I write the words HIDDEN IMPATIENCE in my notebook during our third meeting at The Groucho Club for breakfast, as the soreness of the fashion weeks-London, Milan, Paris-subsides. Gandy is tired, but relieved-the breakneck speed of the past few weeks merely hectic rather than battering. "You know, I'm easily bored; I haven't had a holiday in two-and-a-half years. I have quiet week and I'm already planning projects. I'm terrible," he laughs openly at himself, seemingly wondering why the hell he pushes himself the way he does. We muse on the gossip across the Web and the print press on one of the biggest things that Gansy has done to date: his shoot with Jennifer Lopez for her "First Love" video. Filmes in the Mojave Desert, conditions were fierce. 'There was a sandstorm, pretty terrible, but Jennifer was great," he states, recollecting the horrors of the shoot. But Gandy scoffs at reports of her admitting to having a crush on him. "That's just clever marketing, isn't it? You'd expect her (PR) machine to come up with that. We're friendly, but nothing more than that," he'll on;y say, adding that his schedule doesn't permit a lot by the way of relationships. "Relationships... (laughs) even George (Clooney) is letting us down! When people ask what I'm doing girlfriend-wise, I just say I'm Clooney-ing it for a while. The way I've always looked at relationships is, when I do meet the right girl, my priorities are going to have to change. I can't have the 25 projects, flying around the world, and not having any holidays. You really can't be selfish with a relationship; you gotta work at it, build it."

He's not kidding about the 25 projects. The topic of his philanthropy comes into view, and the slightly reticent Gandy comes back into full-speed mode of mind. Although he has always been involved in charity and philanthropy work ( "I started working at a dog sanctuary at 15," he says proudly of his early start in social concerns), it's surely in the past decade that he's made a conscience effort to build that part of his legacy. Starting in the 2000's, with his work for Comic Relief and Red Nose Day, Fashion for Relief and the London Marathon, among others, Gandy has slowly evolved a range of concerns that reflects his values and his aspirations for social good. HIs signature event is the Blue Steel Appeal (in reference to the Zoolander quote), a fashion spin-off of Comic Relief, which sees Gandy organising auctions and other activites. "In the past few years, I've wanted to start a charity, but I thought I'll work with good charities like Comic Relief first and get some understanding from that. So I called it the Blue Steel Appeal,and the response has been great. We did the one-off ebay auction and that went really well. Ralph Lauren and Victoria Beckham donated great pieces that were absolutely astonishing," And by flashing his card to the non-elites, Gandy came up with another approach. "I didn't want to do a big dinner, anyone can do that; but having it on eBay, we could include a lot more people. We raised GBP300,000, which is pretty good, really," he adds happily.

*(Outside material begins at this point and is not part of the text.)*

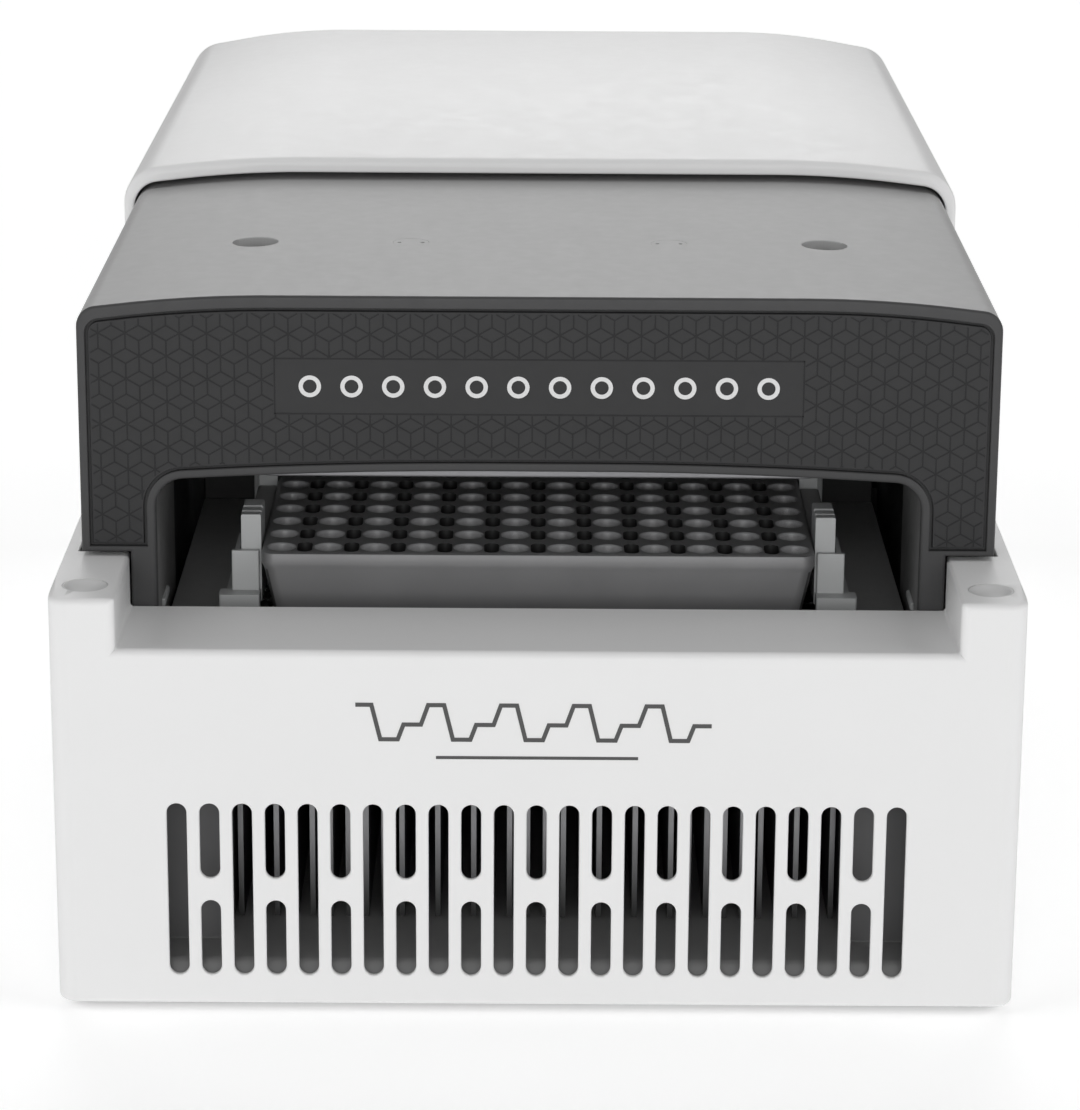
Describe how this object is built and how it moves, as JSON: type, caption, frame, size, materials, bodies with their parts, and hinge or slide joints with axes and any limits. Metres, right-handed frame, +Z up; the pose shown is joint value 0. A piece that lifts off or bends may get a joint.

He's also very involved with animal concerns, especially those aligned the Battersea Dogs & Cats Home, which named him its first ambassador in 2011. "Look, I love animals, as you can see with Bubbles. We try to keep it fresh, and one of my favourites is the celebrity animal walk. I've got a wonderful woman from the US who's paying an awful lot of money to come to London to walk with me and a dog, and see the shelter, so that's great," which just happened in July. Total raised: GBP400,000.

But one that gets Gandy emotional-as well as raises his ire somewhat-is Style for Soldiers, a project that helps British vets returning from Iraq and Afghanistan regain their dignity through customised clothes. Shirtmaker Emma Willis inspired him with her dedication to working with these vets, and he's come up with an extension of the project with Capstar Chauffers, which employs single- and double-amputte vets as limo drivers, by attempting to persuade all the tailors of Savile Row to donate two bespoke suits per tailor to a vet, increasing their confidence and employability through fashion. Those who resist Gandy's call to action risk his furrowed brow. "Some of this is so easy that I can't understand why someone's saying no, I just want to know what their reasons are for saying no," he says as he readies for a meeting with the tailors, expecting some resistance from certain quarters. "Everyone in the fashion industry should go to these gathering of vets and speak to these guys, hear and see the horrific injuries they've sustained and live with. When stylists are shouting about the wrong pair of trousers or sunglasses at a shoot, these guys without limbs would just look at them and say," What are you going on about?' They just want an opportunity. I want all the Savile Row tailors to make bespoke suits for the Capstar drivers. Two suits per tailor, that'll be 40 suits. What's there to say no to? I'm meeting with the tailors today,and I'll make then an offer they can't refuse, as they say in The Godfather."

His parting words to me: We take ourselves way too seriously. I fit in with the fashion industry in certain ways, but in other ways, not at all. Sometimes,I think I don't belong ( in the fashion industry)...But at the same time, I love it as well. We all need a change of perspective. We're all guilty of it. But you've got to recognise it for what it is and fight back." As hopefully all this excoriating intensity shows, Gands fights back, and in doing so, shows that nice guys finish first.